In the Philippine legal system, the question of whether a supervisor can be held liable for theft committed by subordinate employees arises in various contexts, including criminal prosecutions, civil damage claims, and workplace disciplinary proceedings. Theft, as defined under Philippine law, is a criminal offense that involves the unlawful taking of personal property belonging to another with intent to gain, without the owner's consent. While criminal liability is generally personal and direct, supervisors may face indirect or vicarious responsibility under certain conditions, particularly if negligence, complicity, or supervisory duties are involved. This article explores the multifaceted dimensions of such liability, drawing from the Revised Penal Code (RPC), the Civil Code, the Labor Code, and relevant jurisprudence from the Supreme Court of the Philippines. It examines criminal, civil, and administrative aspects, potential defenses, and practical implications for supervisors in both public and private sectors.

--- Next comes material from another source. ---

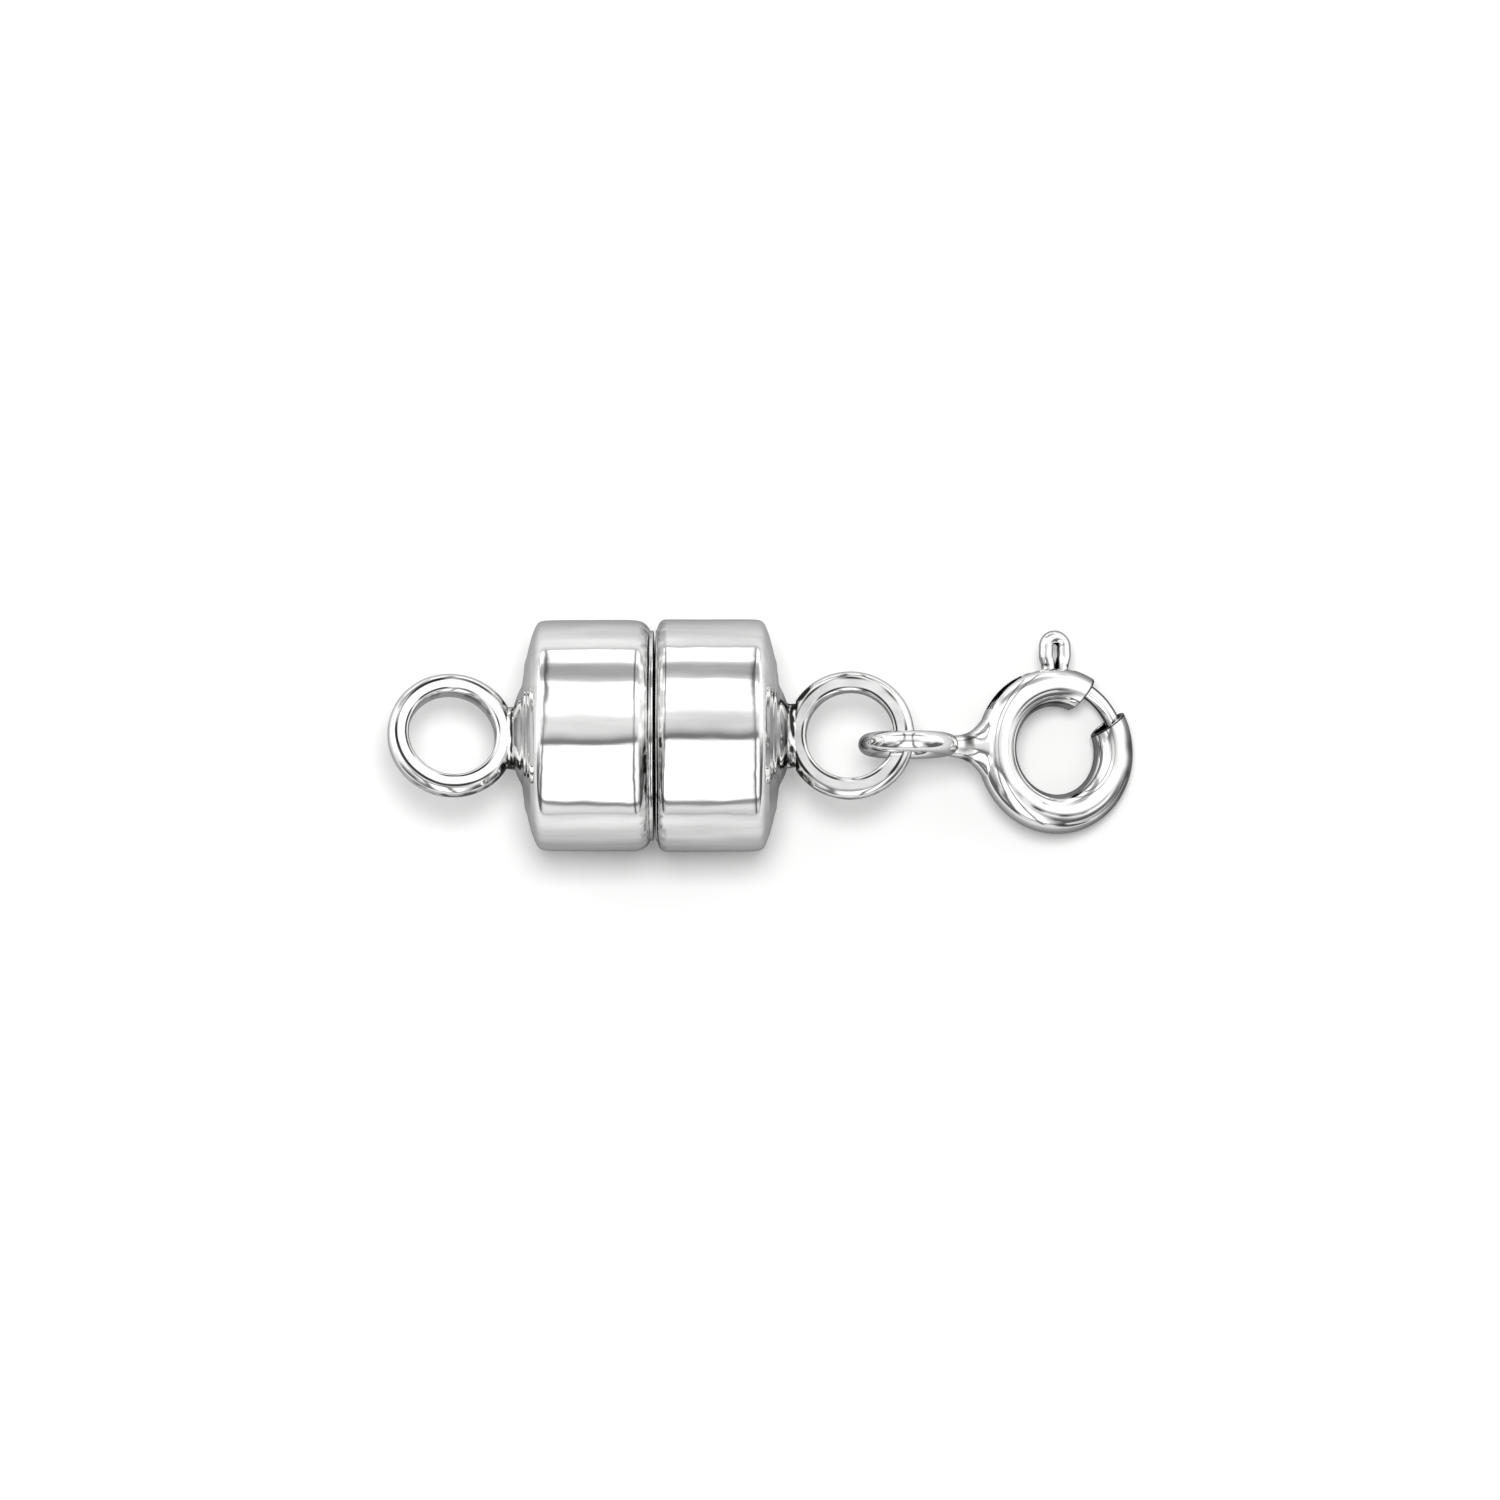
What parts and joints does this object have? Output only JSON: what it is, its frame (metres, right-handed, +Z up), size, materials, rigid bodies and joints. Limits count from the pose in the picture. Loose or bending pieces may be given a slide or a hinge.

Criminal Liability of Supervisors for Subordinate Theft

Under the RPC, theft is penalized under Articles 308 to 310, with penalties ranging from arresto menor to reclusion temporal depending on the value of the stolen property and aggravating circumstances. Criminal liability in the Philippines adheres to the principle of individual responsibility, meaning that a person is liable only for their own acts or omissions (RPC, Article 4). Thus, a supervisor is not automatically criminally liable for a subordinate's theft simply by virtue of their position.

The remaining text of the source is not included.